Jak mamy czego, to się czepiamy, po to są recenzje. Ale to nie znaczy przecież, że musimy myśleć o filmie tak samo ;) / Dawid
Film bardziej obyczajowy, niż komedia, na sali nikt się nie śmiał. Dla osób, które znają film Chęcińskiego, drażniące może być brak konsekwencji w stosunku do oryginału. Np. zmiana płci konia, zamiana matki Pawlaka na teściową z którą jedzie na Ziemie Odzyskane, ukraińska żona Kargula itp. Irytująca jest też niezwykła odwaga Pawlaka, który kilkukrotnie wybawia sąsiadów z wielkich opresji. U chęcińskiego był to zwykły, prosty chłop, który malował 3 x NIE, a tutaj jest znawcą filozofii Lenina. Byłem, zobaczyłem i nie będę wracał do tego, tak jak wraca sie do oryginału. Film średni i nic by się nie stało, gdyby go nie nakręcono.
Jako że jestem z Dobrzykowic (miejsca nakrecenia większości plenerów) to oczywiscie ze Sami Swoi są u nas tym kultowym filmem na święta.
Czekałam na Waszą recenzje. W sobotę tak czy owak idę do kina. Co więcej w niedzielę idą moi rodzice a oni chodzą do kina raz w roku 😊 Film się sprzeda może jak Akademia Pana Kleksa.
nie wiem czy to było w starych częściach, ale my po tym nowym filmie ciągle cytujemy: "Ty mnie w denerwacje nie wprowadzaj!" ;P
Trędowata 😂
U mnie zdecydowanie Znachor i dwie pierwsze części kogla mogla 👍
Do kultowych dorzucę "07 zgłoś się"
Idąc dalej za tym trendem nowych wersji klasyków, nie zdziwię się, jeśli za ileś lat dostaniemy Netfliksową, albo kinową, wersję "Krzyżaków", ale taką, wiecie, z CGI, efektami specjalnymi i epicką muzyką. Zakładam, że to by była międzynarodowa produkcja i że Danusia i Jagienka na pewno byłyby wysunięte na bliższy plan, bo wiadomo, mamy XXI wiek. Tak samo może być z "Potopem".

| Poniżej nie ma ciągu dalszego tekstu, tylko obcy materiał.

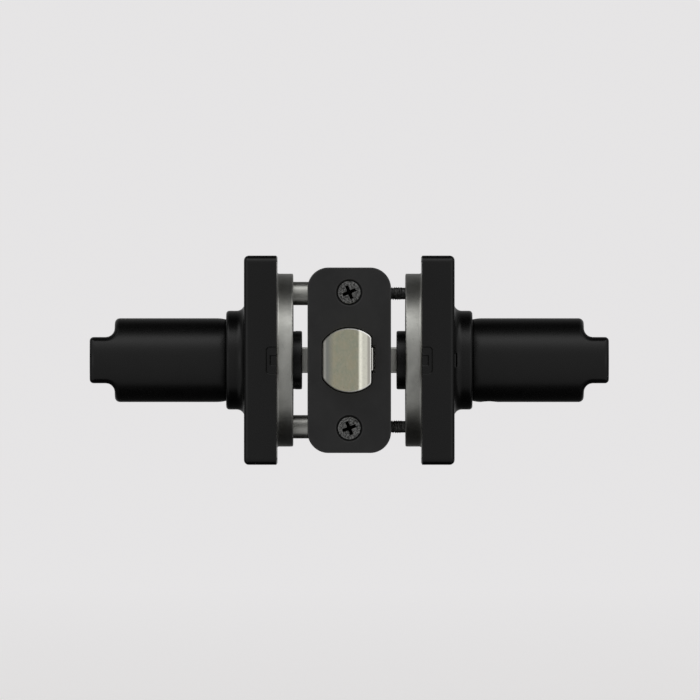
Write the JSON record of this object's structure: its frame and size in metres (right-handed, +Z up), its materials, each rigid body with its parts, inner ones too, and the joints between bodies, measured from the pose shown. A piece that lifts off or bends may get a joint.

"Jak rozpętałem II wojnę światową". Absolutnie. I Znachor też :). I Czterej Pancerni. No i "Pan Wołodyjowski" - "a skąd waść wiesz kiedy ciemno?" :D
Czy planujecie recenzje Anatomii upadku? Jestem bardzo ciekawa Waszej interpretacji:) ja wyszła z kina z podziwiem ale też z konkretną rozkminą. Pozdrowionka!
Książka na podstawie której powstał te film, ,,Każdy żyje jak umie", jest fantastyczna, ale rzeczywiście mogła nie sprawdzić się jako film, bo składa się z urywanych wspomnień stryja Mularczyka, który nie jest dokładnie tą samą postacią co Kazimierz Pawlak, a wątek sąsiadów jest bardziej w domyśle, dużo rzeczy jest niewypowiedzianych wprost, chociażby relacja z żoną.
Byliśmy na tym filmie zachęceni zwiastunem i jak początek był super (zwłaszcza z czasów kiedy główni bohaterowie byli dziećmi) to później fabuła zaczęła blednąć i nudzić. Te rozpoczęte i nieskończone wątki, z których nic nie wynikało zaczęły być męczące. Myślę, że też niektóre zdarzenia związane z historią naszego kraju mogły być bardziej rozwinięte i potraktowane trochę, nie wiem, mniej pobłażliwie? Ogólnie, jeśli ktoś ma większy sentyment i znajomość oryginalnych Samych Swoich to pewnie będzie zadowolony. Ale osoby takie jak my, które po zwiastunie spodziewały się ciekawej akcji, emocji i relacji międzyludzkich z dawnych czasów mogą być trochę zawiedzione
Teść:
Spłodziłeś mi wnuka, czas abym tobie wręczył konia
Pawlak:
Oo, to jakby Mania bliźniaki urodziła to dwa by oddał?😂
Najlepsza scena i gra aktorska była w tej scenie 😮
Z serii Sami Swoi, najlepszy zdecydowanie Kochaj albo rzuć i tekst o socjaliźmie xd
U nas Trędowata, Znachor i Kogel mogel ❤❤❤
Zdecydowanie u mnie w domu rodzinnym króluje Znachor oraz Noce i dnie, także generalnie The Bińczycki Show ❤️. I mam szczerą nadzieję, że tego drugiego filmu Netflix mi nie popsuje 😅.